Gdyby żył, David Bowie 8 stycznia 2020 roku obchodziłby swoje 73 urodziny. Co prawda muzyka już nie ma z nami, ale to nie znaczy, że fani nie otrzymają jakiegoś prezentu. W sieci pojawił się pierwszy utwór z EP-ki „Is It Any Wonder?”, a dodatkowo wytwórnia Palophone na kwiecień zapowiedziała wydanie nowej płyty artysty.
Według dostępnych danych zaraz po tym, jak David Bowie zmarł, sprzedaż jego płyt wzrosła o 5000%, a na Spotify jego piosenki odtwarzano 2700% częściej niż wcześniej. Pojawienie się nowych wydawnictw na sklepowych półkach jest więc z jednej strony żerowaniem na nieszczęściu, a z drugiej próbą przedstawienia muzyka nowemu pokoleniu słuchaczy i dobrą wiadomością dla zapłakanych fanów.
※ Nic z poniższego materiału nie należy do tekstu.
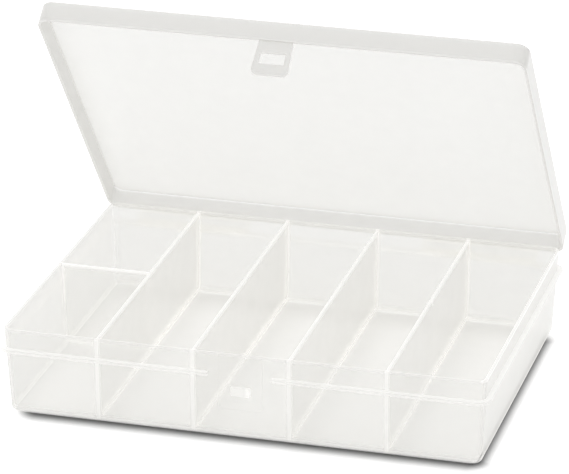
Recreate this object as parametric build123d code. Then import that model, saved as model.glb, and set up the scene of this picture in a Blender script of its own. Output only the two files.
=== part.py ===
# Compartment storage box: a drafted tray with fixed dividers and a hinged lid with a skirt.
# Millimetres. X runs along the long side, Y from the latch (front) to the hinges (back), Z up.
# The origin is the middle of the tray's flat underside. The lid is stored part open, as pictured.
from build123d import *
import os

# The tray
TRAY_W = 250.0            # outside at the rim
TRAY_D = 184.0
TRAY_H = 46.4
DRAFT = 2.3               # how far each side leans in from rim to base
RIM_R = 5.0               # plan radius of the corners
WALL = 1.5
FLOOR = 1.5
BASE_ROUND = 3.0          # outside rounding where wall meets base
INNER_ROUND = 2.2         # inside rounding where wall meets floor
RIM_ROUND = 0.4           # softened rim edges

# The ledge the lid closes on
LEDGE_DROP = 10.4         # rim to ledge top
LEDGE_T = 2.0
LEDGE_PROUD = 0.5         # ledge beyond the closed lid's skirt
LEDGE_ROUND = 0.7
LATCH_GAP = 33.0          # break in the ledge for the latch tab

# The dividers
DIVIDER_T = 1.5
DIVIDER_DROP = 0.5        # divider tops below the rim
COLUMNS = 5
CROSS_Y = 1.0             # cross divider, in the first column only
GUIDE_OUT = 0.9           # guide rib on the last divider's face
GUIDE_T = 1.2

# The lid, sized in its closed place
LID_GAP = 0.5             # skirt to tray at the front and sides
LID_GAP_BACK = 1.4        # wider at the back, so the skirt swings clear of the wall
SKIRT_T = 1.2
PANEL_T = 1.4
PANEL_REST = 0.1          # panel above the rim when closed
SKIRT_REST = 0.3          # skirt above the ledge when closed
LID_TOP_ROUND = 1.0
LID_OPEN = 51.0           # degrees from closed, as pictured

# The hinges: straps folded outwards, standing off the back
HINGE_OUT = 9.1           # fold line behind the back wall
HINGE_UP = 3.7            # fold line above the ledge
STRAP_SIDE = 14.0         # tray's side to the strap
STRAP_W = 62.5
STRAP_T = 0.9
STRAP_UP = 5.6            # skirt's free edge to where the strap leaves it
FOLD_R = 0.7
FOLD_GAP = 0.35

# The latch
TAB_ROOT_W = 17.5
TAB_TIP_W = 19.5
TAB_L = 19.8
TAB_TIP_R = 3.0
TAB_GAP = 0.35            # thin bending line between skirt and tab
WINDOW_W = 13.0
WINDOW_H = 6.6
WINDOW_DOWN = 7.0         # tab root to window
WINDOW_R = 0.8
CATCH_W = 10.0
CATCH_H = 4.8
CATCH_OUT = 1.0
CATCH_UP = 0.4            # catch centre above the window's
CATCH_ROUND = 0.45
POCKET_W = 23.0           # shallow recess the closed tab lies in
POCKET_DOWN = 31.0
POCKET_IN = 0.5
POCKET_R = 3.0

# Places that follow from the sizes above
HALF_W = TRAY_W / 2
HALF_D = TRAY_D / 2
DIVIDER_X = [TRAY_W * (n / COLUMNS - 0.5) for n in range(1, COLUMNS)]
LEDGE_Z = TRAY_H - LEDGE_DROP
LID_X = HALF_W + LID_GAP + SKIRT_T
LID_FRONT = -(HALF_D + LID_GAP + SKIRT_T)
LID_BACK = HALF_D + LID_GAP_BACK + SKIRT_T
LID_R = RIM_R + LID_GAP + SKIRT_T
LID_DEPTH = LID_BACK - LID_FRONT
LID_MID = (LID_BACK + LID_FRONT) / 2
PANEL_Z = TRAY_H + PANEL_REST
LID_TOP = PANEL_Z + PANEL_T
SKIRT_Z = LEDGE_Z + SKIRT_REST
HINGE_Y = HALF_D + HINGE_OUT
HINGE_Z = LEDGE_Z + HINGE_UP
HINGE_AXIS = Axis((0, HINGE_Y, HINGE_Z), (1, 0, 0))
STRAP_X = [STRAP_SIDE - HALF_W, HALF_W - STRAP_SIDE - STRAP_W]
WINDOW_Z = SKIRT_Z - TAB_GAP - WINDOW_DOWN - WINDOW_H / 2
CATCH_Z = WINDOW_Z + CATCH_UP
FAR = 400.0               # longer than anything here


def wall_in(z):
    """How far the tray's side has leant in at height z."""
    return DRAFT * (TRAY_H - z) / TRAY_H


def outline(z, offset):
    """The tray's rounded plan outline at height z, moved out by offset."""
    grow = 2 * (offset - wall_in(z))
    return Pos(0, 0, z) * RectangleRounded(TRAY_W + grow, TRAY_D + grow, RIM_R + offset)


def drafted(low, offset):
    """A block with the tray's leaning sides, moved out by offset, from low up to the rim."""
    return loft([outline(low, offset), outline(TRAY_H, offset)])


def tray_block():
    """The tray's outside as one solid."""
    solid = drafted(0, 0)
    return fillet(solid.edges().group_by(Axis.Z)[0], BASE_ROUND)


def cavity():
    """The space inside the tray, which also trims every divider to the walls and floor."""
    hollow = drafted(FLOOR, -WALL)
    return fillet(hollow.edges().group_by(Axis.Z)[0], INNER_ROUND)


def latch_pocket(block):
    """The thin slice of the front wall taken away behind the closed latch tab."""
    behind = -HALF_D + DRAFT + WALL
    front = Plane((0, behind, TRAY_H), x_dir=(1, 0, 0), z_dir=(0, -1, 0))
    window = front * RectangleRounded(POCKET_W, 2 * POCKET_DOWN, POCKET_R)
    prism = extrude(window, amount=2 * (DRAFT + WALL), dir=(0, -1, 0))
    return (prism & block) - drafted(0, -POCKET_IN)


def tray_shell(block, space, pocket):
    shell = block - space
    shell = fillet(shell.edges().group_by(Axis.Z)[-1], RIM_ROUND)
    return shell - pocket


def tray_ledge(block):
    """A ring round the tray, a little proud of the closed lid, open where the latch tab passes."""
    width = 2 * (LID_X + LEDGE_PROUD)
    plan = RectangleRounded(width, LID_DEPTH + 2 * LEDGE_PROUD, LID_R + LEDGE_PROUD)
    plate = Pos(0, LID_MID, LEDGE_Z - LEDGE_T) * extrude(plan, LEDGE_T)
    rims = plate.edges().group_by(Axis.Z)
    plate = fillet(rims[0] + rims[-1], LEDGE_ROUND)
    gap = Pos(0, LID_FRONT, LEDGE_Z) * Box(LATCH_GAP, 2 * (LID_R + WALL), 4 * LEDGE_T)
    return plate - block - gap


def divider_plate(x):
    size = (DIVIDER_T, FAR, TRAY_H - DIVIDER_DROP)
    return Pos(x, 0, 0) * Box(*size, align=(Align.CENTER, Align.CENTER, Align.MIN))


def long_divider(x, space):
    return divider_plate(x) & space


def cross_divider(space):
    """The short divider between the left wall and the first long one."""
    right = DIVIDER_X[0] - DIVIDER_T / 2
    size = (FAR, DIVIDER_T, TRAY_H - DIVIDER_DROP)
    plate = Pos(right, CROSS_Y, 0) * Box(*size, align=(Align.MAX, Align.CENTER, Align.MIN))
    return plate & space


def divider_guide(space):
    """A thin upright rib on the last divider's face, level with the cross divider."""
    left = DIVIDER_X[-1] + DIVIDER_T / 2
    size = (GUIDE_OUT, GUIDE_T, TRAY_H - DIVIDER_DROP)
    rib = Pos(left, CROSS_Y, 0) * Box(*size, align=(Align.MIN, Align.CENTER, Align.MIN))
    return rib & space


def latch_catch(block, pocket):
    """A soft-edged nub on the front wall, standing inside the closed tab's window."""
    front = -(HALF_D - wall_in(CATCH_Z)) - CATCH_OUT
    size = (CATCH_W, 2 * (CATCH_OUT + WALL), CATCH_H)
    nub = Pos(0, front, CATCH_Z) * Box(*size, align=(Align.CENTER, Align.MIN, Align.CENTER))
    nub = fillet(nub.faces().sort_by(Axis.Y)[0].edges(), CATCH_ROUND)
    return nub - (block - pocket)


def strap_leaf(start, end, x, round_end):
    """A flat leaf across the strap's width between two (y, z) points; a bead rounds its end."""
    a = Vector(0, *start)
    b = Vector(0, *end)
    along = (b - a).normalized()
    side = Vector(0, -along.Z, along.Y) * (STRAP_T / 2)
    corners = [a + side, b + side, b - side, a - side]
    leaf = extrude(make_face(Polyline(*corners, close=True)), amount=STRAP_W, dir=(1, 0, 0))
    if round_end:
        across = (Align.CENTER, Align.CENTER, Align.MIN)
        leaf = leaf + Pos(0, *end) * Rot(0, 90, 0) * Cylinder(FOLD_R, STRAP_W, align=across)
    return Pos(x, 0, 0) * leaf


def tray_strap(x, block, ledge):
    """The lower leaf, from the ledge's edge up and back to the fold."""
    foot = (LID_BACK + LEDGE_PROUD - LEDGE_ROUND, LEDGE_Z - LEDGE_T + STRAP_T / 2)
    return strap_leaf(foot, (HINGE_Y, HINGE_Z), x, True) - ledge - block


def lid_ring(inset, low, high):
    """A solid with the lid's plan outline, moved in by inset, between two heights."""
    plan = RectangleRounded(2 * (LID_X - inset), LID_DEPTH - 2 * inset, LID_R - inset)
    return Pos(0, LID_MID, low) * extrude(plan, high - low)


def lid_skirt_closed():
    """The lid's deep rim, which hangs outside the tray's wall down to the ledge."""
    ring = lid_ring(0, SKIRT_Z, LID_TOP)
    ring = fillet(ring.edges().group_by(Axis.Z)[-1], LID_TOP_ROUND)
    return ring - lid_ring(SKIRT_T, SKIRT_Z, LID_TOP)


def lid_panel_closed():
    """The flat top, held inside the skirt."""
    return lid_ring(SKIRT_T, PANEL_Z, LID_TOP)


def lid_strap_closed(x, skirt):
    """The upper leaf, from the skirt's back face to just short of the fold."""
    root = Vector(0, LID_BACK - SKIRT_T / 2, SKIRT_Z + STRAP_UP)
    fold = Vector(0, HINGE_Y, HINGE_Z)
    end = fold - (fold - root).normalized() * (FOLD_R + FOLD_GAP)
    return strap_leaf((root.Y, root.Z), (end.Y, end.Z), x, False) - skirt


def latch_tab_closed():
    """The tongue that hangs from the front skirt, with a window for the catch."""
    top = SKIRT_Z - TAB_GAP
    root = TAB_ROOT_W / 2
    tip = TAB_TIP_W / 2
    shape = make_face(Polyline((-root, 0), (root, 0), (tip, -TAB_L), (-tip, -TAB_L), close=True))
    shape = fillet(shape.vertices().group_by(Axis.Y)[0], TAB_TIP_R)
    window = Pos(0, -WINDOW_DOWN - WINDOW_H / 2) * RectangleRounded(WINDOW_W, WINDOW_H, WINDOW_R)
    face = Plane((0, LID_FRONT, top), x_dir=(1, 0, 0), z_dir=(0, -1, 0)) * (shape - window)
    return extrude(face, amount=SKIRT_T, dir=(0, 1, 0))


def opened(part):
    """Swing a lid piece from its closed place to the pictured one."""
    return part.rotate(HINGE_AXIS, -LID_OPEN)


def save(name, part):
    export_step(part, f"parts/{name}.step")


os.makedirs("parts", exist_ok=True)

block = tray_block()
space = cavity()
pocket = latch_pocket(block)
ledge = tray_ledge(block)
skirt = lid_skirt_closed()

save("tray_shell", tray_shell(block, space, pocket))
save("tray_ledge", ledge)
save("latch_catch", latch_catch(block, pocket))
for number, x in enumerate(DIVIDER_X, start=1):
    save(f"long_divider_{number}", long_divider(x, space))
save("cross_divider", cross_divider(space))
save("divider_guide", divider_guide(space))

save("lid_panel", opened(lid_panel_closed()))
save("lid_skirt", opened(skirt))
save("latch_tab", opened(latch_tab_closed()))
for side, x in zip(("left", "right"), STRAP_X):
    save(f"hinge_strap_lower_{side}", tray_strap(x, block, ledge))
    save(f"hinge_strap_upper_{side}", opened(lid_strap_closed(x, skirt)))
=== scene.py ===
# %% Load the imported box
import bpy
import bmesh
from math import atan2, cos, radians, sin
from mathutils import Matrix, Vector


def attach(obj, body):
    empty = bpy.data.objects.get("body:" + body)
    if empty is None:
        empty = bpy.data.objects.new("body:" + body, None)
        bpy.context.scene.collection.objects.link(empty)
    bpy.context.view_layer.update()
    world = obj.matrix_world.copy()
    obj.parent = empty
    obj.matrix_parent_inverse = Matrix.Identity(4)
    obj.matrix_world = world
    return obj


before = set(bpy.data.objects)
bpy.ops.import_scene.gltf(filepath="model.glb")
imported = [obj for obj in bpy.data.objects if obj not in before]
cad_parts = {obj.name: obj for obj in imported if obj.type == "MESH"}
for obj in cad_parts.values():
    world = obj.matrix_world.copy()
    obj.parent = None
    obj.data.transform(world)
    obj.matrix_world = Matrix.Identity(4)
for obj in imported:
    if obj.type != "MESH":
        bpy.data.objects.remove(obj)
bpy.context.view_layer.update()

# %% [markdown]
# The box is milky polypropylene, moulded in one piece. Every size below repeats a size of the
# moulding, in metres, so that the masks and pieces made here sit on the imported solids. The fold
# of the hinge and the lid's angle are kept as numbers, because the lid's finish is written for
# the shut lid and then looked up through the fold.

# %% Sizes of the moulding
RIM_Z = 0.0464
LEDGE_Z = 0.0360
FLOOR_T = 0.0015
WALL_T = 0.0015
HALF_W = 0.125
HALF_D = 0.092
DRAFT = 0.0023
PITCH = 0.050
CROSS_Y = 0.001
HINGE_Y = 0.1011
HINGE_Z = 0.0397
LID_OPEN = radians(51.0)
LID_X = 0.1267
LID_TOP = 0.0479
PANEL_Z = 0.0465
LID_FRONT = -0.0937
LID_BACK = 0.0946
SKIRT_T = 0.0012
SKIRT_FREE = 0.0363
STRAP_FAR = 0.111
STRAP_NEAR = 0.0485
print("the lid's back is", round((HINGE_Y - LID_BACK) * 1000, 1), "mm short of the fold")


# %% [markdown]
# Shader maths reads best as plain expressions. This small class wraps one output socket, so
# that `1 - mask * 0.5` adds the Math nodes by itself, and its `node` method adds any other node.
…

W sieci zadebiutował utwór The Man Who Sold The World.
Tak, wszyscy go znamy. Ale nie w tej wersji. W internecie zostanie zamieszczonych jeszcze pięć utworów w nieznanych aranżacjach. Będą pojawiać się w tygodniowych odstępach, a razem mają tworzyć EP-kę „Is It Any Wonder?” składającą się z 6 piosenek. Brzmi interesująco? To nie wszystko.
Palophone Records zapowiedziało również, że niedługo pojawi się krążek zatytułowany „The ChangesNowBowie”. Ma to być nagranie z próby przed koncertem w Madison Square Garden z okazji 50. urodzin muzyka w 1996 roku. Premierę płyty zapowiedziano na 18 kwietnia.
Niestety jak podaje The Guardian nie podano, jakie dokładnie piosenki znajdą się na krążku i jakie na EP-ce. Wiadomo jedynie, że to ostatnie wydawnictwo ma składać się z nowych wersji utworów nagranych przez muzyka w latach 90. ubiegłego wieku.
Warto przypomnieć, że nie są to pierwsze prezenty dla fanów Bowie’ego wydane już po jego śmierci.
Od 2016 roku zdążono już wydać sześć albumów zawierających nagrania z koncertów. Nie należy jednak (przynajmniej na razie!) oczekiwać trasy z hologramem artysty, co przecież staje się powoli normą.